Dictionary of National Biography, 1885-1900/Stow, James
STOW, JAMES (fl. 1790–1820), engraver, born near Maidstone about 1770, was son of a labourer. At the age of thirteen he engraved a plate from Murillo's ‘St. John and the Lamb,’ which showed such precocious talent that, with funds provided by gentlemen in the neighbourhood, he was articled to William Woollett [q. v.] After Woollett's death in 1785 he completed his apprenticeship with William Sharp [q. v.] Stow worked entirely in the line manner, and engraved many of the plates for Boydell's ‘Shakespeare’ (small series), Bowyer's edition of Hume's ‘History of England,’ Macklin's ‘Bible,’ Du Roveray's edition of ‘Pope's Homer,’ George Perfect Harding's series of portraits of the ‘Deans of Westminster,’ and other fine publications.
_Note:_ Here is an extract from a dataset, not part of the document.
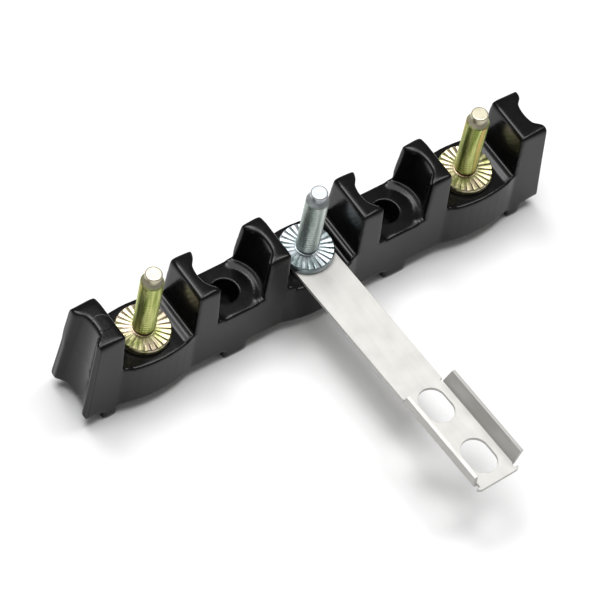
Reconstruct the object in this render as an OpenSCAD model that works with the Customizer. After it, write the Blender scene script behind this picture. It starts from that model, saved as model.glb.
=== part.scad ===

His most important single plates were ‘The Three Women at the Sepulchre,’ after Benjamin West, which he issued himself; and a portrait of Lord Frederick Campbell, after Edridge. His latest employment was upon the illustrations to Wilkinson's ‘Londina Illustrata,’ 1811–23. Falling into intemperate habits, Stow died in obscurity and poverty.
[Redgrave's Dict. of Artists; Dodd's manuscript History of Engravers in Brit. Mus. Add. MS. 33405; Notes and Queries, 6th ser. iv. 427, 521.]